All your questions... answered:

Should I actually use these?

Probably not, this is me experimenting with more language plugins. A more portable/usable way to do this sort of code-generation is via a Cargo build script plus the include! macro.

Some downsides (not exhaustive):

  • the mixins like python_mixin! rely on having correctly-named binaries in the user's path, and, e.g. "python" is sometimes Python 2 and sometimes Python 3. Also, it's mean to require users to have installed Python on Windows. (Build scripts only need a Cargo and a Rust compiler, which the user is guaranteed to have if they're trying to build your Rust code.)

  • errors in the generated code are hard to debug, although the macros do try to give as useful error messages as possible e.g. file/line numbers for errors in the code point as closely as possible to the relevant part of the original string containing the source (including working with editors' jump-to-error facilities). However, the parsed Rust doesn't actually appear anywhere on disk or otherwise, so you cannot easily see the full context when the compiler complains (in contrast, a build script just generates a normal file right in your file-system).

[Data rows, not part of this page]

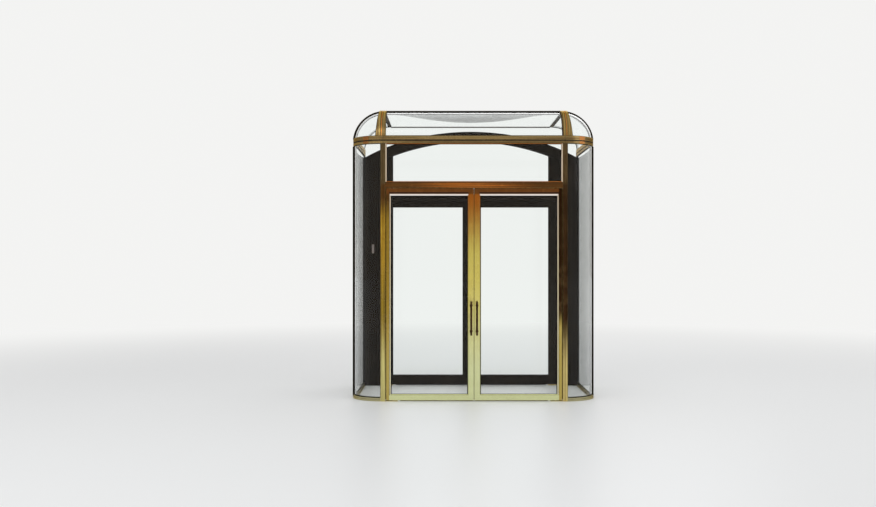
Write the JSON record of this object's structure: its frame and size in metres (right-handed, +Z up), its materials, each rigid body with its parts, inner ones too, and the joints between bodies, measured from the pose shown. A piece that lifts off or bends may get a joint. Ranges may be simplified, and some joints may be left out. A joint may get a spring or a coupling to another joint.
{
  "type": "glazed entrance vestibule",
  "caption": "Glass entrance vestibule with rounded corners and roof in a brass frame, with swing doors to the lobby and dark bronze swing doors under a flat arch at the wall.",
  "frame": {"origin": "middle of the bounding box in plan, on the floor", "axes": "+Z up, +X to the right seen from the lobby, +Y from the lobby towards the wall and the street"},
  "size_m": [2.62, 1.489, 3.11],
  "materials": {
    "polished_brass": "polished brass with fine vertical brushing, hand-worn at the edges",
    "copper_brass": "redder polished brass of the header",
    "dark_bronze": "dark patinated bronze with a satin sheen",
    "black_bronze": "near-black brown anodised bronze, satin",
    "clear_glass": "clear toughened glass with a slight green edge"
  },
  "bodies": {
    "frame": {"base_rail_left": "polished_brass", "base_rail_right": "polished_brass", "front_post_left": "polished_brass", "front_post_right": "polished_brass", "front_beam": "polished_brass", "side_beam_left": "polished_brass", "side_beam_right": "polished_brass", "roof_rib_left": "polished_brass", "roof_rib_right": "polished_brass", "floor_pivots": "polished_brass", "roof_wall_channel": "polished_brass", "door_header": "copper_brass", "side_post_left": "dark_bronze", "side_post_right": "dark_bronze", "wall_post_left": "dark_bronze", "wall_post_right": "dark_bronze", "wall_hoop": "dark_bronze", "roof_front_rail": "dark_bronze", "roof_rail_left": "dark_bronze", "roof_rail_right": "dark_bronze", "corner_arc_left": "dark_bronze", "corner_arc_right": "dark_bronze", "wall_jamb_left": "black_bronze", "wall_jamb_right": "black_bronze", "wall_arch": "black_bronze", "wall_transom": "black_bronze", "fanlight_sides": "black_bronze", "transom_light": "clear_glass", "front_cove_glass": "clear_glass", "roof_glass": "clear_glass", "side_glass_left": "clear_glass", "side_glass_right": "clear_glass", "corner_glass_left": "clear_glass", "corner_glass_right": "clear_glass", "side_cove_glass_left": "clear_glass", "side_cove_glass_right": "clear_glass", "corner_dome_glass_left": "clear_glass", "corner_dome_glass_right": "clear_glass", "fanlight_glass": "clear_glass", "spandrel_glass": "clear_glass"},
    "lobby_door_left": {"lobby_leaf_left": "polished_brass", "lobby_leaf_glass_left": "clear_glass", "lobby_pulls_left": "polished_brass"},
    "lobby_door_right": {"lobby_leaf_right": "polished_brass", "lobby_leaf_glass_right": "clear_glass", "lobby_pulls_right": "polished_brass"},
    "wall_door_left": {"wall_leaf_left": "black_bronze", "wall_leaf_glass_left": "clear_glass", "wall_pulls_left": "black_bronze"},
    "wall_door_right": {"wall_leaf_right": "black_bronze", "wall_leaf_glass_right": "clear_glass", "wall_pulls_right": "black_bronze"}
  },
  "joints": [
    {"name": "lobby_door_left_swing", "type": "hinge", "parent": "frame", "child": "lobby_door_left", "pos_m": [-0.859, -0.67, 0.02], "axis": [0, 0, 1], "range_deg": [-90, 90]},
    {"name": "lobby_door_right_swing", "type": "hinge", "parent": "frame", "child": "lobby_door_right", "pos_m": [0.859, -0.67, 0.02], "axis": [0, 0, -1], "range_deg": [-90, 90]},
    {"name": "wall_door_left_swing", "type": "hinge", "parent": "frame", "child": "wall_door_left", "pos_m": [-0.974, 0.67, 0.02], "axis": [0, 0, 1], "range_deg": [0, 90]},
    {"name": "wall_door_right_swing", "type": "hinge", "parent": "frame", "child": "wall_door_right", "pos_m": [0.974, 0.67, 0.02], "axis": [0, 0, -1], "range_deg": [0, 90]}
  ]
}
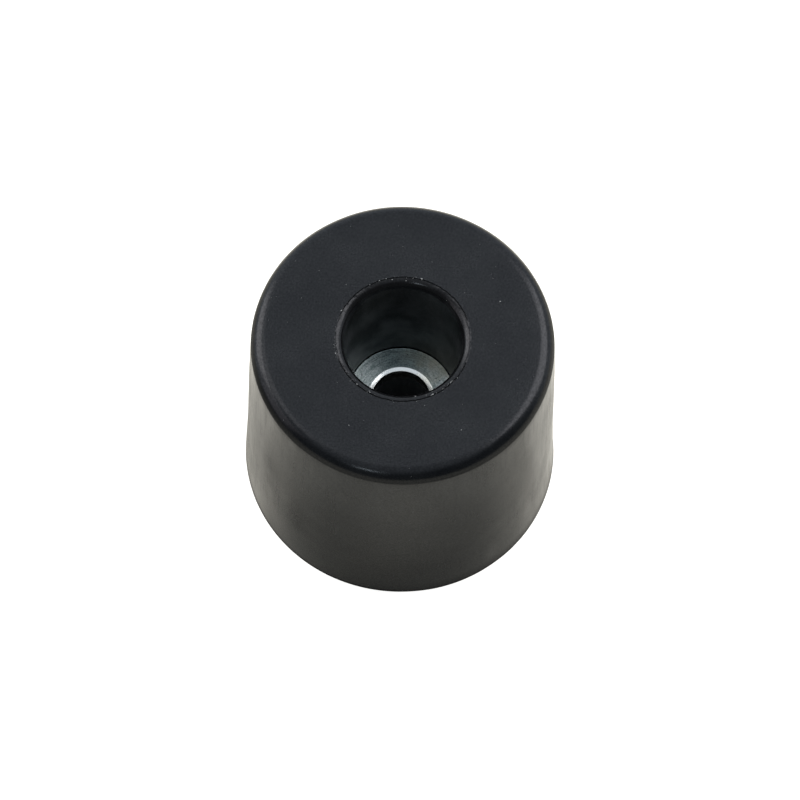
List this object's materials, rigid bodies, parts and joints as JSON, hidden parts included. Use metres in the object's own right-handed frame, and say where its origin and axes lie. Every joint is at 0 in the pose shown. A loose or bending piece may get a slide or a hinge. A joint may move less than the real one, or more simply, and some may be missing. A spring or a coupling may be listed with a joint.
{
  "type": "rubber foot",
  "caption": "Round tapered rubber foot, rounded at its floor face, with a deep screw-head recess down to a moulded-in steel washer and a through hole.",
  "frame": {"origin": "centre of the mounting base, the flat face that goes against the product", "axes": "+Z along the foot's own axis, from the mounting base to the floor face; the foot is turned about +Z, so X and Y may point any way"},
  "size_m": [0.038, 0.038, 0.033],
  "materials": {
    "rubber": "moulded black rubber, fine satin",
    "zinc_plated_steel": "pressed steel, clear zinc plating, satin"
  },
  "bodies": {
    "root": {"rubber_body": "rubber", "steel_washer": "zinc_plated_steel"}
  },
  "joints": []
}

Why not use token trees, rather than strings?

It doesn't work so well for the white-space sensitive languages, and the arbitrary other languages usable with external_mixin can have wildly different syntax to Rust, syntax that doesn't even tokenise as Rust, e.g. 'foo' is a valid string in many scripting languages, but is an invalid character literal in Rust. Rust's #-delimited raw strings means that there is no escaping required (just add enough #s, usually one is all that is needed).

For rust_mixin!, I thought consistency was nice, and it provides a distinction between the real program and the subprogram via syntax highlighting (having two mains in one file is confusing).

Wouldn't rust_mixin be better as compile-time function evaluation?

Yeah, probably... but that's, like, type-safe and sensible, not nearly as much fun as munging strings around. (It also doesn't exist yet, in Rust.)